■ WRITTEN INSTRUCTION:
Copy the listing below line for line, starting at its first line and ending with the line that has "return (middle.x, middle.y" in it. Add nothing.
----- MATERIAL -----
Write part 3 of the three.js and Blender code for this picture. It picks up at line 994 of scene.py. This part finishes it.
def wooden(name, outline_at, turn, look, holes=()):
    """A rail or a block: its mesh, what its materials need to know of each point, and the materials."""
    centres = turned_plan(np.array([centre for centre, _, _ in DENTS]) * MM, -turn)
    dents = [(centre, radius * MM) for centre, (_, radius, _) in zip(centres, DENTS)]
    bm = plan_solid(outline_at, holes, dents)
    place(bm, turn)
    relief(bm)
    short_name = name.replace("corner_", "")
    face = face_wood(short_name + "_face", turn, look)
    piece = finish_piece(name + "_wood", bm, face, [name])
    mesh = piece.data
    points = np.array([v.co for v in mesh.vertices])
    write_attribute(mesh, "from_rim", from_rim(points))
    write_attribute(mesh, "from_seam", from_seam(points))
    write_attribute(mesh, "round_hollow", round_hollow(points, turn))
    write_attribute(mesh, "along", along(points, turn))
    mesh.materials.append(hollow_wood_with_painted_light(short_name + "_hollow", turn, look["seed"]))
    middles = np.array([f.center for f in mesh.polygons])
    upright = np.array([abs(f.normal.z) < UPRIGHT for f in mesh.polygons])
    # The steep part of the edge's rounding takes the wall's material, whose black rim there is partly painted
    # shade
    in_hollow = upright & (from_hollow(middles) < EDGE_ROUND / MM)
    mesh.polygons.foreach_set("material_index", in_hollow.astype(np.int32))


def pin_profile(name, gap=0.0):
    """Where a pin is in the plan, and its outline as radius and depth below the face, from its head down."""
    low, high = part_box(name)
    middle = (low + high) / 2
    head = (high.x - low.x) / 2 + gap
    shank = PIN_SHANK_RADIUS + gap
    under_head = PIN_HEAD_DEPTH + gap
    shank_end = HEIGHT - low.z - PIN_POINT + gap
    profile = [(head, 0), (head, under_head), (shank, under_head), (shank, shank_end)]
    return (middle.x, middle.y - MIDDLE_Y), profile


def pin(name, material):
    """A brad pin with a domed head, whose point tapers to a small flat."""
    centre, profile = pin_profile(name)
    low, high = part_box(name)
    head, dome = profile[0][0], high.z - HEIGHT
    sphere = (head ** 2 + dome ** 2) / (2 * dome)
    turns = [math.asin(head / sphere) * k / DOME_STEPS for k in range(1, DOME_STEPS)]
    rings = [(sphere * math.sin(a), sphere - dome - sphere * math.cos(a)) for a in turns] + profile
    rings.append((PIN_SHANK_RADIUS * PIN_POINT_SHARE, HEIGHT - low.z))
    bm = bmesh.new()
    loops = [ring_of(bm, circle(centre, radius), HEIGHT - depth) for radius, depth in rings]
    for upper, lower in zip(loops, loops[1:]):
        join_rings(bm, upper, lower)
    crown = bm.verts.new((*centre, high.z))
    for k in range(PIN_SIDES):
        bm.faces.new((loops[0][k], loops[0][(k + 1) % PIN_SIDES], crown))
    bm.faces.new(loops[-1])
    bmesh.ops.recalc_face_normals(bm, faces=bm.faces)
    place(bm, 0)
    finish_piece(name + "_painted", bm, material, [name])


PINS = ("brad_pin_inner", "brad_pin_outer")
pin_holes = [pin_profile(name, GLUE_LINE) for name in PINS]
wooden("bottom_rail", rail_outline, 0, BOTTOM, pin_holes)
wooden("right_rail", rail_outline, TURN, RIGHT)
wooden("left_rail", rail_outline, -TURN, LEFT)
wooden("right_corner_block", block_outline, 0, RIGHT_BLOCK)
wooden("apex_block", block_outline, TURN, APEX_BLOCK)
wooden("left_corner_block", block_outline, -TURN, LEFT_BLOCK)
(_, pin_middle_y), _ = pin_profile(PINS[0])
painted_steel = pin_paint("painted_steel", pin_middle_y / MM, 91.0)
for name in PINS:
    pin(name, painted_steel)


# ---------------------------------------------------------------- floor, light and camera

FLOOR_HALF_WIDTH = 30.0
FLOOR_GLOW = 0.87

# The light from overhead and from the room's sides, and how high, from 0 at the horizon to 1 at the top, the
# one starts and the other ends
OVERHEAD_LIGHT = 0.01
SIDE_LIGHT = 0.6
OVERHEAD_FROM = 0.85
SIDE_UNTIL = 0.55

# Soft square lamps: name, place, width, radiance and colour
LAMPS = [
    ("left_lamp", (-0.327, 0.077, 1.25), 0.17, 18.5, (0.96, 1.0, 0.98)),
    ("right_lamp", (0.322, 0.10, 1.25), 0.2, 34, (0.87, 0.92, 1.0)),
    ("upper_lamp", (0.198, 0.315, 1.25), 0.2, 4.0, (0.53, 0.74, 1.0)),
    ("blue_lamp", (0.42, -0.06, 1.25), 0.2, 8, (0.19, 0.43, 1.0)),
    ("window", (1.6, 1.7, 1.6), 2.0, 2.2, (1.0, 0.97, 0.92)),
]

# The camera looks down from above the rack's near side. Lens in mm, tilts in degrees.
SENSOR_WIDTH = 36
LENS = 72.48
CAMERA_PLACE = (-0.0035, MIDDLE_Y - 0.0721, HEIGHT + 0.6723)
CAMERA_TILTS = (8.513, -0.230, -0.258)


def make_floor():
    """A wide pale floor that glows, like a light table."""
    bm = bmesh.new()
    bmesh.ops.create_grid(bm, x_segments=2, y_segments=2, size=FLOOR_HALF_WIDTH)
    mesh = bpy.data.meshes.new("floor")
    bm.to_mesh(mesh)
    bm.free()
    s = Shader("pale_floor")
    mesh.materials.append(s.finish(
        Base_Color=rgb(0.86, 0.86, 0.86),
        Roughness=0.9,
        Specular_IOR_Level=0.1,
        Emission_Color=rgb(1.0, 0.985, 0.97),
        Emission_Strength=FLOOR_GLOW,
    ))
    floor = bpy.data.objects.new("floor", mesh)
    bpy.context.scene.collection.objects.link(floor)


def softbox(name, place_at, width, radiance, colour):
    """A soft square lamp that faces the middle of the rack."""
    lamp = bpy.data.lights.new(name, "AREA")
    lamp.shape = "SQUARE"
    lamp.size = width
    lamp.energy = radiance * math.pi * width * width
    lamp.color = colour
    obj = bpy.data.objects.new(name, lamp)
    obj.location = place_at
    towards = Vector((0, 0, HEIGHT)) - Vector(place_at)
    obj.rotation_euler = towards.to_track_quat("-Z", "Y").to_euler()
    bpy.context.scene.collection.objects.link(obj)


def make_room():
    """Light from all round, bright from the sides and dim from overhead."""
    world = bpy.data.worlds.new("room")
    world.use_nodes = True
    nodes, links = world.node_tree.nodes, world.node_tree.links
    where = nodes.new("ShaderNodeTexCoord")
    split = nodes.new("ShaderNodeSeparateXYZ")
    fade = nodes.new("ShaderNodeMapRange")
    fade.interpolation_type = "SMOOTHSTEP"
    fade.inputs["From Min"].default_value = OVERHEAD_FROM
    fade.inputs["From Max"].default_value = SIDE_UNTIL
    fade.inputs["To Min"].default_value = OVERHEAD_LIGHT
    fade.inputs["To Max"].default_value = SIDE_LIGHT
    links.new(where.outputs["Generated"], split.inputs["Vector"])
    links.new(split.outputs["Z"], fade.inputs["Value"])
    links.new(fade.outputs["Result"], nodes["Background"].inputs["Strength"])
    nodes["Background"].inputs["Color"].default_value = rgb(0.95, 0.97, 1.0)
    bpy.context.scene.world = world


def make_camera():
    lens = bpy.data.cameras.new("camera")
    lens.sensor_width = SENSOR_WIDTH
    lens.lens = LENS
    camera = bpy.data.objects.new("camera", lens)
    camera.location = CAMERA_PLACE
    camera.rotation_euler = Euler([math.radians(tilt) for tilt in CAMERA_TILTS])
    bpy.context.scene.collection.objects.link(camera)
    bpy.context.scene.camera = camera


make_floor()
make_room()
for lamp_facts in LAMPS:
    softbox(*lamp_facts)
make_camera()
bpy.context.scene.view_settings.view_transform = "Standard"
-----
■ EXERCISE SOLUTION:
Write part 3 of the three.js and Blender code for this picture. It picks up at line 994 of scene.py. This part finishes it.
def wooden(name, outline_at, turn, look, holes=()):
    """A rail or a block: its mesh, what its materials need to know of each point, and the materials."""
    centres = turned_plan(np.array([centre for centre, _, _ in DENTS]) * MM, -turn)
    dents = [(centre, radius * MM) for centre, (_, radius, _) in zip(centres, DENTS)]
    bm = plan_solid(outline_at, holes, dents)
    place(bm, turn)
    relief(bm)
    short_name = name.replace("corner_", "")
    face = face_wood(short_name + "_face", turn, look)
    piece = finish_piece(name + "_wood", bm, face, [name])
    mesh = piece.data
    points = np.array([v.co for v in mesh.vertices])
    write_attribute(mesh, "from_rim", from_rim(points))
    write_attribute(mesh, "from_seam", from_seam(points))
    write_attribute(mesh, "round_hollow", round_hollow(points, turn))
    write_attribute(mesh, "along", along(points, turn))
    mesh.materials.append(hollow_wood_with_painted_light(short_name + "_hollow", turn, look["seed"]))
    middles = np.array([f.center for f in mesh.polygons])
    upright = np.array([abs(f.normal.z) < UPRIGHT for f in mesh.polygons])
    # The steep part of the edge's rounding takes the wall's material, whose black rim there is partly painted
    # shade
    in_hollow = upright & (from_hollow(middles) < EDGE_ROUND / MM)
    mesh.polygons.foreach_set("material_index", in_hollow.astype(np.int32))


def pin_profile(name, gap=0.0):
    """Where a pin is in the plan, and its outline as radius and depth below the face, from its head down."""
    low, high = part_box(name)
    middle = (low + high) / 2
    head = (high.x - low.x) / 2 + gap
    shank = PIN_SHANK_RADIUS + gap
    under_head = PIN_HEAD_DEPTH + gap
    shank_end = HEIGHT - low.z - PIN_POINT + gap
    profile = [(head, 0), (head, under_head), (shank, under_head), (shank, shank_end)]
    return (middle.x, middle.y - MIDDLE_Y), profile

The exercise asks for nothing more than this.